Cherrion Valerius

Personal information
- Date of birth: 22 September 2005 (age 21)
- Place of birth: Rotterdam, Netherlands
- Height: 1.92 m (6 ft 3+1⁄2 in)
- Position: Defender

Team information
- Current team: Minnesota United FC
- Number: 52

Youth career
- 0000–2018: Spartaan'20
- 2018–2024: NAC Breda

Senior career*
- Years: Team / Apps / (Gls)
- 2024–2026: NAC Breda / 45 / (0)
- 2026-: Minnesota United FC / 0 / (0)

= Cherrion Valerius =

Dutch association football player (born 2005)

Cherrion Valerius (born 22 September 2005) is a Dutch-born professional footballer who plays as defender for Major League Soccer side Minnesota United FC on loan from NAC Breda.

==Club career==
From Rotterdam, he played for Spartaan'20 prior to joining the youth set-up of NAC Breda when he was thirteen years-old. In the 2022–23 season he captained the NAC U18 side.
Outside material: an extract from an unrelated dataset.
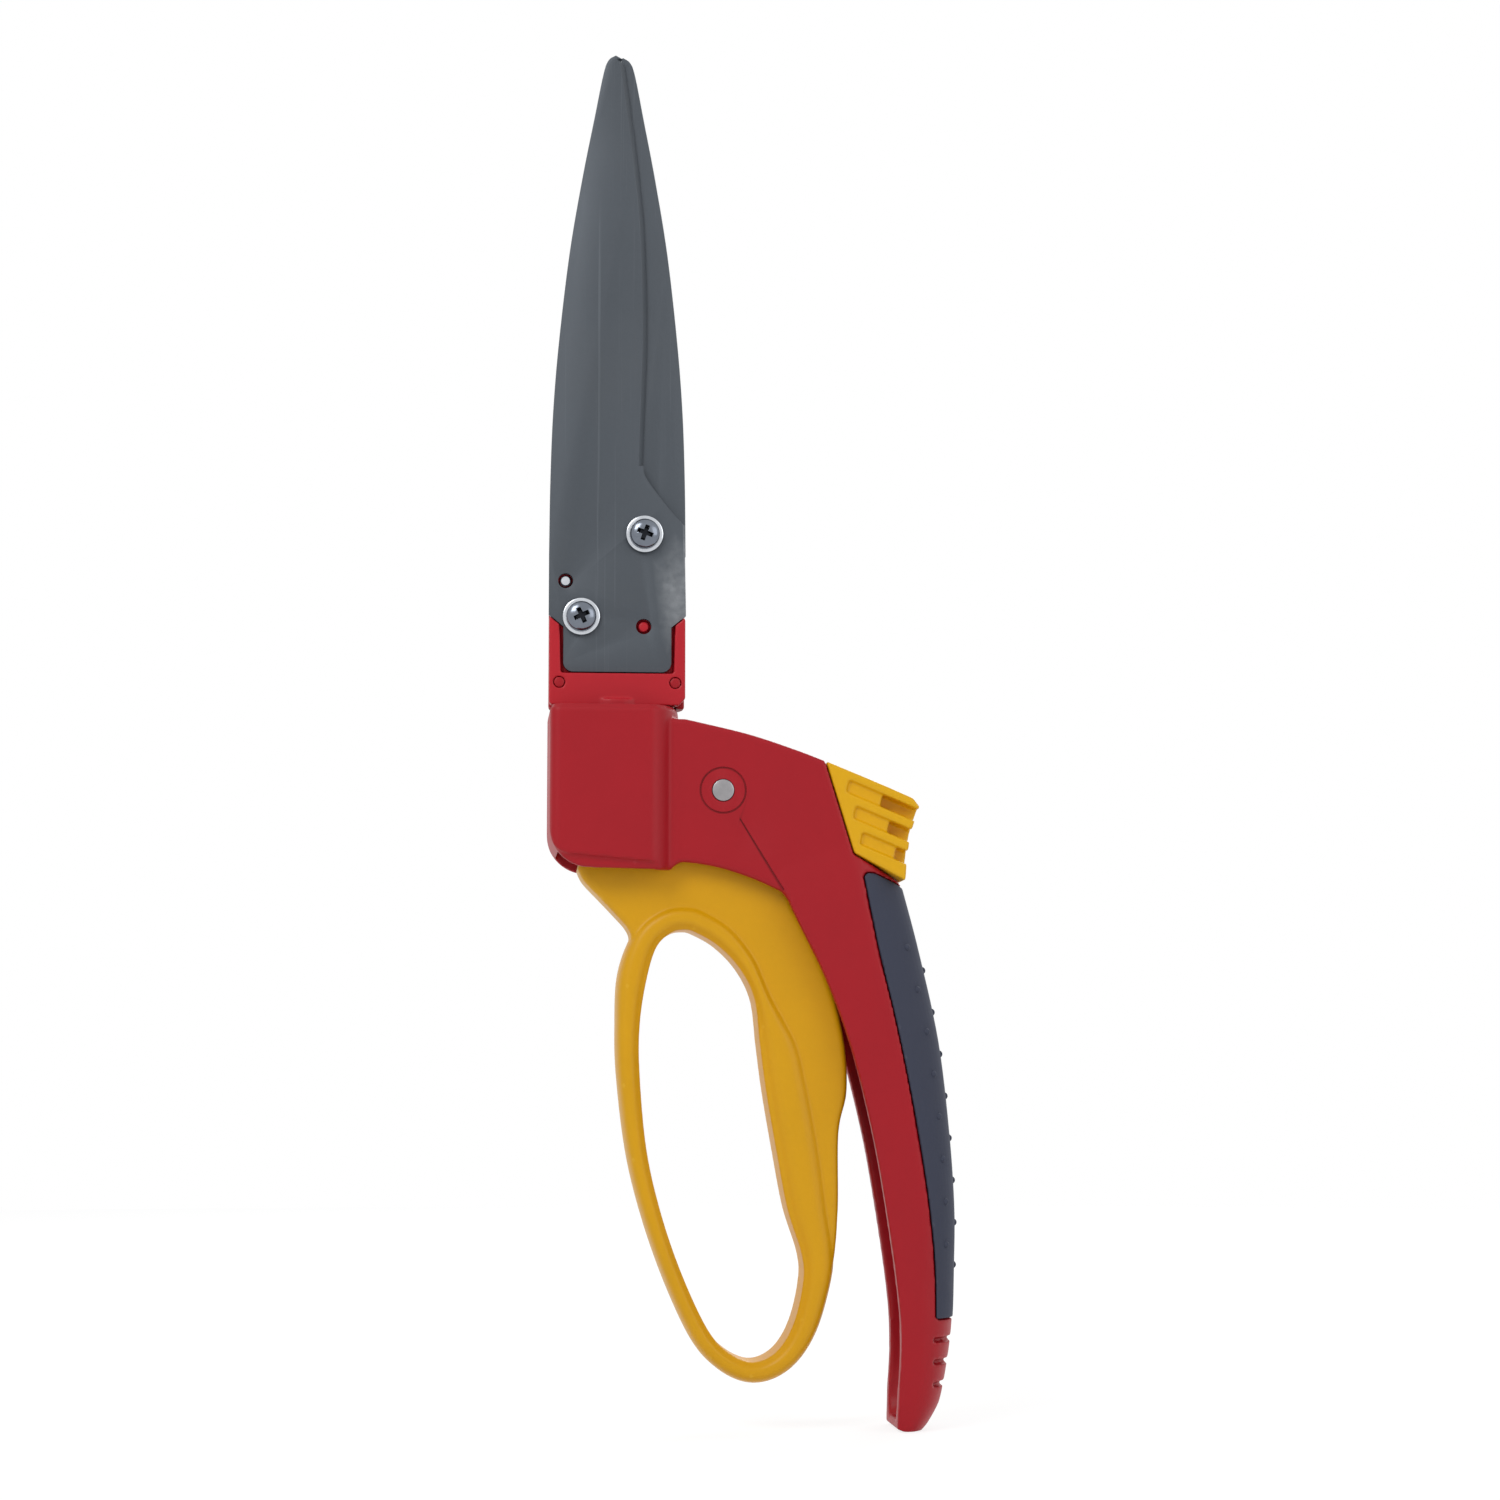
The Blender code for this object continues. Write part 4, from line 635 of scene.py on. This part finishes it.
def makeHeadCover():
    obj = capsule("headCover", cover["radius"], cover["dome"], cover["low"], cover["rim"])
    wall = cover["wall"]
    carve(obj, capsule("coverInside", cover["radius"] - wall, cover["dome"] - wall, cover["low"] - 1, cover["rim"] - 1))
    for side in (-1, 1):
        low, high = sorted((side * 13.2, side * 16.3))
        weld(obj, block("boss", (low, -2.45, 4.7), (high, 3.0, 7.9)),
             rod("peg", cover["pegRadius"], lowerFace - 0.6, 1.0, (side * cover["pegX"], cover["pegZ"])))
    mould(obj, cover["voxel"], 2, 0.5)
    for mark in makeTurnMark():
        carve(obj, mark)
    smoothEdges(obj)
    return fit(obj, "head", redPlastic, "head_cover")


makeHeadCover()
print("head cover ready")


# blade carrier
carrier = {"bedFront": -4.85, "bedBack": -3.05, "inner": 14.95, "barTop": 8.7, "pegHole": 1.5, "voxel": 0.34}


def makeCarrier():
    face = lowerFace - 0.6
    inner = carrier["inner"]
    bedFront, bedBack = carrier["bedFront"], carrier["bedBack"]
    outline = [(-16.6, 0.6), (15.6, 0.6), (17.25, 2.4), (17.25, 23.0), (14.7, 20.95), (14.3, carrier["barTop"]),
               (-14.3, carrier["barTop"]), (-14.7, 20.95), (-17.25, 23.0), (-17.25, 1.2)]
    obj = plate("bladeCarrier", outline, face, bedBack)
    baseLine = arcLine((0, 0), inner, 0, 180, 48) + [(-inner, -3.75), (inner, -3.75)]
    base = column("base", baseLine, 0.6, carrier["barTop"])
    leftLine = [(-3.6, 5.0), (-3.6, 27.6), (-10.95, 27.6), (-10.95, 35.2), (-15.2, 35.2), (-15.2, 5.0)]
    left = plate("leftPlate", leftLine, -3.35, 0.4)
    rightLine = [(3.6, 5.0), (inner, 5.0), (inner, 40.0), (11.0, 47.0), (5.0, 47.9), (3.6, 46.0)]
    right = plate("rightPlate", rightLine, cover["rim"], 0.4)
    weld(obj, block("tangBed", (-16.9, bedFront, 2.6), (16.9, bedBack, 24.0)), base, left, right,
         rod("pivotBoss", 3.6, cover["rim"], 3.0, blade["pivot"]), rod("fixBoss", 4.2, bedFront, 4.0, blade["fixing"]),
         rod("peg", 1.35, lowerFace + 0.5, cover["rim"], blade["peg"]),
         block("pegRoot", (4.05, bedFront, 17.0), (9.25, -1.75, 23.1)), disc("spigot", 8.7, -10.5, 2.1))
    cutters = [disc("pocket", 5.2, -8.5, 8.75), disc("rodBore", 2.85, -20, 60),
               lathe("ringGroove", [(7.4, -8.7), (12, -8.7), (12, -7.4), (7.4, -7.4)]),
               rod("pivotHole", 2.2, -8, 9, blade["pivot"]), rod("fixHole", 2.2, -8, 3.4, blade["fixing"]),
               rod("dowelHole", 1.6, -8, 9, blade["dowel"])]
    for side in (-1, 1):
        low, high = sorted((side * 12.9, side * 18))
        cutters += [rod("pegHole", carrier["pegHole"], -9, 2, (side * cover["pegX"], cover["pegZ"])),
                    block("bossRoom", (low, cover["rim"], 4.4), (high, 3.3, 8.2))]
    carve(obj, *cutters)
    mould(obj, carrier["voxel"], 2, 0.4)
    return fit(obj, "head", carrierPlastic, "blade_carrier")


makeCarrier()
print("carrier ready")


# handle
handle = {"left": -17.1, "half": 16.2, "corner": 2.6, "faceFoot": -37.6, "neckHalf": 12.3, "gripHalf": 13.9,
          "gripLow": -180.6, "taper": 0.16, "slimming": 1.65, "slimShare": 0.22, "roundness": 1.05, "wall": 2.4,
          "pin": (26.5, -21.3), "pinHole": 2.88, "ring": (5.45, 5.95), "ringDeep": 0.35,
          "grooves": (-158.2, -163.7, -169.3), "grooveHalf": 0.7, "grooveDeep": 1.1, "voxel": 0.5}
pad = {"proud": 0.25, "deep": 1.6, "seatDeep": 1.9, "seatGap": 0.3, "voxel": 0.4}
gripFrontLine = [(40.0, -40.0), (43.4, -49.9), (52.2, -68.1), (58.5, -85.2), (63.7, -105.7), (66.9, -123.1),
                 (70.1, -145.4), (71.0, -159.0), (70.3, -172.5)]
gripBackLine = [(69.0, -30.0), (72.6, -43.8), (77.0, -60.7), (82.0, -83.7), (84.7, -106.8), (85.9, -126.0),
                (85.7, -141.3), (85.3, -152.8), (84.3, -161.8), (82.4, -172.0), (80.9, -175.9)]
lockTop, lockFoot, lockBeak, lockHeel = (52.6, -13.7), (59.7, -36.9), (76.3, -25.1), (72.6, -43.8)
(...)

In February 2024 he signed a three-and-half year professional contract with the club. He made his professional debut for NAC Breda in the Eerste Divisie against Jong PSV on 25 April 2024. Following the club's promotion to the Eredivisie he made seven further appearances for the first team at the start of the 2024–25 season. However, a knee injury that required surgery suffered in training in October 2024 ruled him out for the rest of the year.

==International career==
He received his first call-up to the Curaçao national football team by head coach Dick Advocaat for their 2024–25 CONCACAF Nations League B matches against Saint Martin and Saint Lucia in September 2024.